Woman paralysed from neck down writes book using eyes
A young woman who was left paralysed from the neck down after suffering a severe stroke has written a book using only her eyes.
Mia Austin, 29, was just 21 years old when a stroke left her trapped in her own body, unable to speak.
Diagnosed with ‘locked in syndrome’, a condition doctors describe as “the closest thing to being buried alive:, she can see, hear, and think as normal, but cannot move from the neck down and has to be fed through a tube.
Austin can only communicate through eye movement and a spelling chart - the method she used to pen her book, In the Blink of an Eye.
In her introduction, Austin writes: “I must have woken on the morning of November 16 2009, totally oblivious as to what was going to happen because I'd been to work, as usual, nothing different, followed by the gym where I did my normal workout.”
She further writes, “I went straight in to tell my mum how badly I’d done (at the gym) and she replied ‘There’s always tomorrow’...How ironic.”
“Welcome to my story all about me. Now you can get into the head of a stroke victim,” she then elaborates.
After Austin suffered the stroke at her home in Wirral, doctors told her family to expect the worst. They didn’t believe Austin, who was put on a life support machine at Arrowe Park Hospital, Merseyside, would survive the night.
However, as they were preparing to withdraw life support, Austin opened her eyes.
Despite being completely immobile, doctors realised she could still see, hear and think as normal and she was diagnosed with ‘locked in syndrome’ a week later.

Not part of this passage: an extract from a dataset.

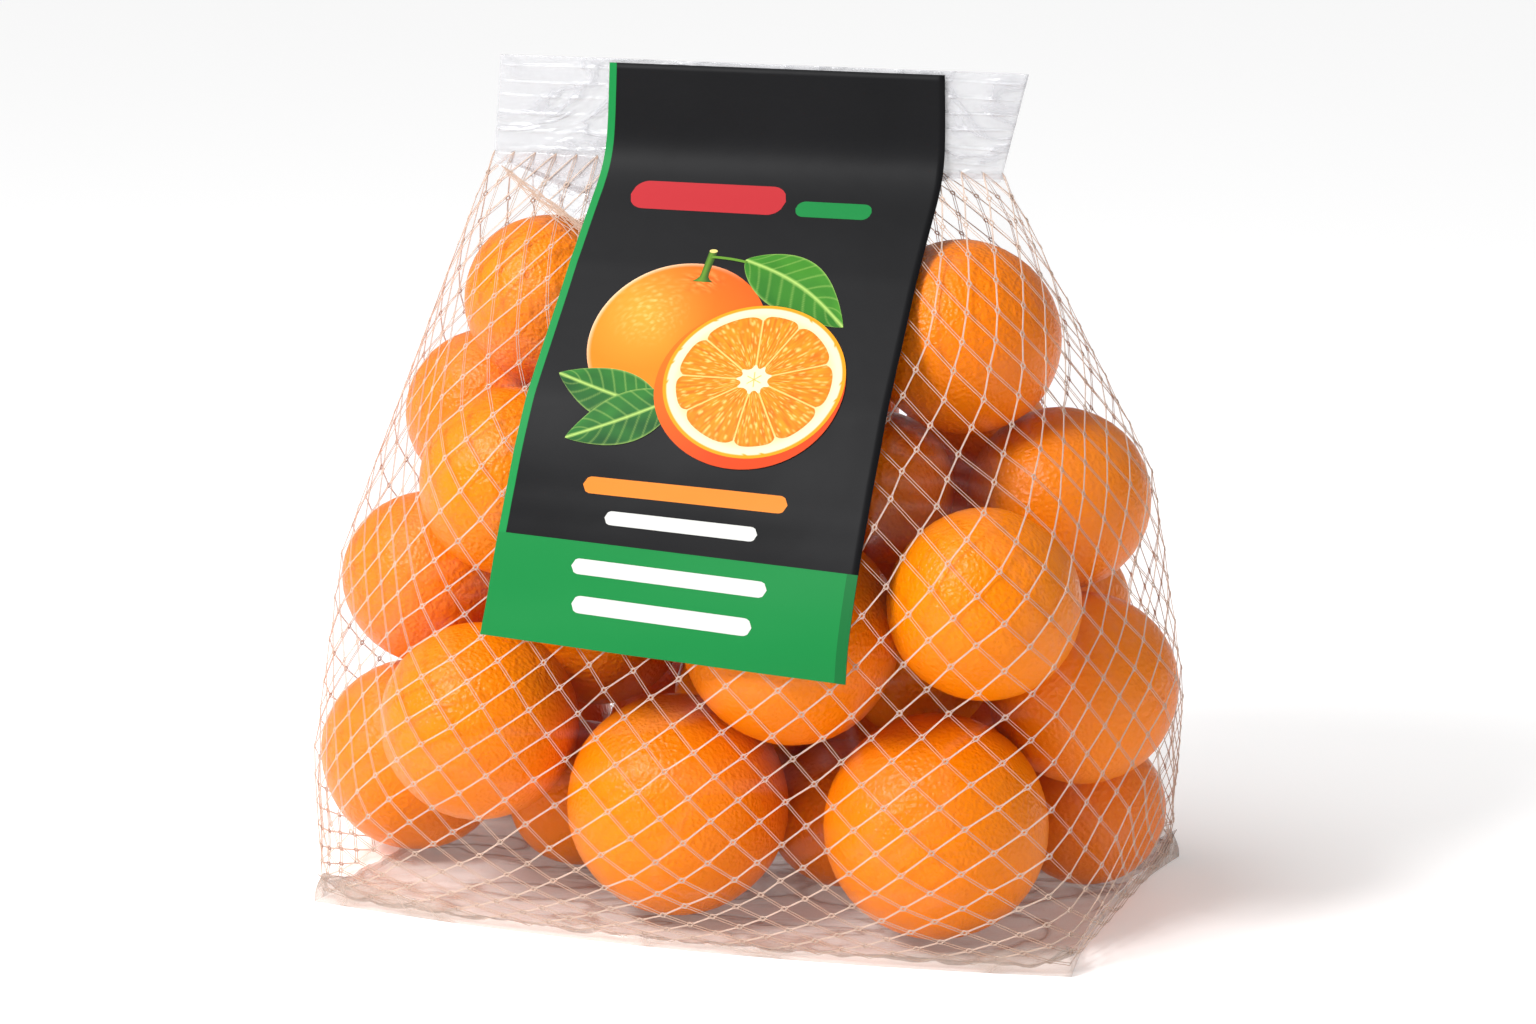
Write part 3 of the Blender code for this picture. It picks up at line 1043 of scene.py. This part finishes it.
def leaf(art, layer, root, tip, upper, lower, bow, dark, light):
    """A pointed leaf with a pale midrib and side veins; upper and lower are its two half widths."""
    chord = Vector(tip) - Vector(root)
    length = chord.length
    across_way = Vector((chord.y, -chord.x)) / length

    def shape(u, v):
        side = 2 * v - 1
        swell = math.sin(math.pi * u ** 0.85) ** 0.85
        width = (upper - bow if side > 0 else lower + bow) * swell
        offset = bow * math.sin(math.pi * u) + width * side
        spot = Vector(root) + chord * u + across_way * offset
        vein = (u * 9 - abs(side) * 1.4) % 1
        tone = mix(dark, light, 0.45 + 0.35 * side + 0.5 * rough(u * 5, side * 1.5, layer))
        tone = mix(tone, INK.vein, 0.32 * max(0.0, 1 - min(vein, 1 - vein) * 9))
        tone = mix(tone, INK.vein, max(0.0, 1 - abs(side) * swell * 12))
        return spot.x, spot.y, mix(tone, INK.vein, 0.5 * max(0.0, abs(side) - 0.93) / 0.07)
    art.lay(layer, 90, 40, shape)


def half_fruit(art, layer):
    """The pictured cut orange: rind, pith, nine segments with pale juice cells, and a core."""
    centre, half = (14, 109), (29.6, 26.0)
    art.disc(
        layer, (13, 111), (31, 27.6),
        lambda turn, reach: mix(INK.peel, INK.peel_shade, 0.75 + 0.4 * math.cos(turn + 0.9)),
    )

    def face(turn, reach):
        ragged = 0.955 + 0.012 * rough(turn * 40, 0, 0)
        if reach > ragged:
            return INK.zest
        return mix(INK.pith, INK.membrane, max(0.0, 0.9 - reach) * 6 if reach > 0.2 else 0.0)
    art.disc(layer + 1, centre, half, face, 160, 60)
    count = 9
    bounds = [2 * math.pi * k / count + 0.35 + 0.09 * math.sin(k * 2.3) for k in range(count)]
    bounds.append(bounds[0] + 2 * math.pi)
    for k in range(count):
        middle = (bounds[k] + bounds[k + 1]) / 2
        spread = (bounds[k + 1] - bounds[k]) / 2

        def segment(u, v, middle=middle, spread=spread, k=k):
            side = 2 * u - 1
            reach = 0.15 + (0.855 - 0.15) * v
            reach -= 0.06 * abs(side) ** 6 * v - 0.05 * abs(side) ** 3 * (1 - v)
            turn = middle + side * max(0.02, spread - 0.010 / max(reach, 0.12))
            streak = rough(turn * 26, reach * 5, k)
            cell = rough(turn * 34, reach * 11, k + 20)
            tone = mix(INK.juice, INK.juice_deep, 0.5 + streak)
            tone = mix(tone, INK.membrane, max(0.0, cell - 0.18) * 3.2)
            edge = max(abs(side), 2 * v - 1)
            tone = mix(tone, INK.juice_deep, max(0.0, edge - 0.86) * 4)
            return *on_oval(centre, half, turn, reach), tone
        art.lay(layer + 2, 30, 44, segment)
    for k in range(3):
        turn = math.pi * k / 3 + 0.4
        way = Vector((math.cos(turn), math.sin(turn)))

        def slit(u, v, way=way):
            spot = Vector(centre) + way * 2.6 * (2 * u - 1) + Vector((way.y, -way.x)) * 0.16 * (2 * v - 1)
            return spot.x, spot.y, INK.membrane
        art.lay(layer + 2, 6, 2, slit)


class NETBAG_OT_label(bpy.types.Operator):
    """Make the printed label: dark field, green border and band, a fruit picture and plain bars"""

    bl_idname = "netbag.label"
    bl_label = "Label"

    def execute(self, context):
        settings = context.scene.net_bag.label
        sheet = LabelSheet(settings.width)
        bm = flat_grid(48, 90)
        for vert in bm.verts:
            across = vert.co.x * sheet.half
            down = (1 - vert.co.y) / 2 * LABEL_LENGTH
            vert.co = sheet.place(across, down)
        self.outward(bm)
        made = new_piece("label_sheet", bm, printed_film("black printed film", settings.ground))
        thicken(made, 0.25 * MM)
        place_in_bag(made, "label_panel", "label_panel")
        self.print(sheet, settings)
        return {"FINISHED"}

    @staticmethod
    def outward(bm):
        """Turn every face to the front."""
        for face in bm.faces:
            face.normal_update()
            if face.normal.y > 0 or (abs(face.normal.y) < 1e-6 and face.normal.z < 0):
                face.normal_flip()

    def print(self, sheet, settings):
        half = sheet.half / MM
        length = LABEL_LENGTH / MM
        art = Print(sheet)
        art.field(1, -half, -half + settings.edge / MM, 0, BAND_TOP, settings.band_edge)
        art.field(1, -half, half - HEM_WIDTH, BAND_TOP, length, settings.band)
        art.field(1, half - HEM_WIDTH, half, BAND_TOP, length, mix(settings.band, settings.ground, 0.35))
        for layer, left, right, middle, height, shade in (
            (1, -46, 8, 44, 11, INK.red), (1, 12, 38, 46.5, 6, settings.band),
            (1, -34, 33, 148, 5.5, INK.amber), (1, -25, 25, 158, 4.5, INK.white),
            (2, -33, 31, 174.5, 5, INK.white), (2, -31, 28, 186.5, 5.5, INK.white),
        ):
            art.bar(layer, left, right, middle, height, shade)
        whole_fruit(art)
        stem(art)
        leaf(art, 3, (0.5, 67), (38.5, 88.5), 11.7, 7.7, 3, INK.leaf, INK.leaf_lit)
        leaf(art, 3, (-13, 122), (-50.5, 112), -8, -9, 0.5, INK.deep_leaf, INK.deep_leaf_lit)
        leaf(art, 5, (-9, 117), (-43, 133.5), -8, -9, 0.5, INK.deep_leaf, INK.deep_leaf_lit)
        half_fruit(art, 7)
        self.outward(art.bm)
        made = new_piece("label_print", art.bm, printing_ink())
        place_in_bag(made, "label_panel")


# ---- stage

CAMERA_AZIMUTH = math.radians(18.5)
CAMERA_ELEVATION = math.radians(12.0)
CAMERA_DISTANCE = 1.525
CAMERA_LENS = 109.6         # millimetres, on a 36 mm sensor
CAMERA_TARGET = Vector((0.0049, 0, 0.1248))
ROOF_SPREAD = 45            # degrees over which the overhead light is spread
ROOF_WAY = Vector((-0.45, -0.30, 0.85))
ROOF_POWER = 1.4
SKY_POWER = 0.33
FLOOR_GLOW = 0.24           # a sweep lit from behind stays white to its far edge


def stand(name, data, place):
    """Put a camera or lamp at a place, facing the camera's target."""
    made = bpy.data.objects.new(name, data)
    made.location = place
    made.rotation_euler = (CAMERA_TARGET - made.location).to_track_quat("-Z", "Y").to_euler()
    bpy.context.scene.collection.objects.link(made)
    return made


def camera_axes():
    """The camera's right, up and back directions."""
    back = Vector((
        math.sin(CAMERA_AZIMUTH) * math.cos(CAMERA_ELEVATION),
        -math.cos(CAMERA_AZIMUTH) * math.cos(CAMERA_ELEVATION),
        math.sin(CAMERA_ELEVATION),
    ))
    right = Vector((0, 0, 1)).cross(back).normalized()
    return right, back.cross(right), back


class NETBAG_OT_stage(bpy.types.Operator):
    """Set the pale floor, the soft lamps and the camera"""

    bl_idname = "netbag.stage"
    bl_label = "Stage"

    def execute(self, context):
        scene = context.scene
        right, up, back = camera_axes()
        lens = bpy.data.cameras.new("camera")
        lens.lens = CAMERA_LENS
        lens.clip_start = 0.05
        scene.camera = stand("camera", lens, CAMERA_TARGET + back * CAMERA_DISTANCE)

        for name, way, distance, size, power in (
            ("key", (-0.60, 0.50, 0.62), 1.4, 0.40, 16),
            ("fill", (0.9, 0.25, 0.6), 1.8, 1.2, 2),
        ):
            lamp = bpy.data.lights.new(name, "AREA")
            lamp.shape = "DISK"
            lamp.size = size
            lamp.energy = power
            x, y, z = way
            stand(name, lamp, CAMERA_TARGET + (right * x + up * y + back * z).normalized() * distance)

        roof = bpy.data.lights.new("roof", "SUN")
        roof.angle = math.radians(ROOF_SPREAD)
        roof.energy = ROOF_POWER
        stand("roof", roof, CAMERA_TARGET + ROOF_WAY)

        world = bpy.data.worlds.new("studio")
        world.use_nodes = True
        sky = world.node_tree.nodes["Background"].inputs
        sky["Color"].default_value = (1, 1, 1, 1)
        sky["Strength"].default_value = SKY_POWER
        scene.world = world
        scene.view_settings.view_transform = "Standard"

        bm = flat_grid(1, 1, 20)
        finish, tree, shader = fresh_material("white studio sweep")
        finish_shader(tree, shader, {
            "Base Color": (0.98, 0.98, 0.98, 1), "Roughness": 0.9,
            "Emission Color": (1, 1, 1, 1), "Emission Strength": FLOOR_GLOW,
        })
        floor = new_piece("floor", bm, finish, smooth=False)
        return {"FINISHED"}


# ---- panel

STEPS = (
    NETBAG_OT_fruit, NETBAG_OT_inner_film, NETBAG_OT_net, NETBAG_OT_header,
    NETBAG_OT_base_film, NETBAG_OT_label, NETBAG_OT_stage,
)


class NETBAG_PT_panel(bpy.types.Panel):
    """The bag's pieces and settings."""

    bl_label = "Net of Oranges"
    bl_idname = "NETBAG_PT_panel"
    bl_space_type = "VIEW_3D"
    bl_region_type = "UI"
    bl_category = "Net Bag"

    def draw(self, context):
        for step in STEPS:
            self.layout.operator(step.bl_idname)
        bag = context.scene.net_bag
        for group in (bag.fruit, bag.net, bag.film, bag.label):
            for key in group.__annotations__:
                self.layout.prop(group, key)


CLASSES = (FruitSettings, NetSettings, FilmSettings, LabelSettings, BagSettings, *STEPS, NETBAG_PT_panel)


def register():
    for cls in CLASSES:
        bpy.utils.register_class(cls)
    bpy.types.Scene.net_bag = PointerProperty(type=BagSettings)


def unregister():
    del bpy.types.Scene.net_bag
    for cls in reversed(CLASSES):
        bpy.utils.unregister_class(cls)


def main():
    register()
    for step in STEPS:
        group, name = step.bl_idname.split(".")
        getattr(getattr(bpy.ops, group), name)()


if __name__ == "__main__":
    main()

Speaking of his daughter’s book, Austin’s father Rick said: “Personally, I feel incredibly proud of Mia. To write a book in quite literally a blink of an eye is outstanding. It took her around one year to write but it was a very laborious task, using her eyes to choose each letter.”
The family, including Austin’s bother Sam, 32, and sister Sophie, 25, all helped Austin using a spelling chart to write poems and short stories in the hospital. Carole said, “As you can imagine using the spelling graph took forever, it was very tiring for her, it is so much easier now she has the special computer.”
The book sees Austin write about her experiences and addresses all the questions everyone probably wants to know but are too polite to ask.
The book is by no means Austin’s only incredible feat of determination. She completed a criminology course at Wirral Metropolitan College in 2017 before signing up for a forensics course with the Open University. And this year she will begin another course in criminal justice.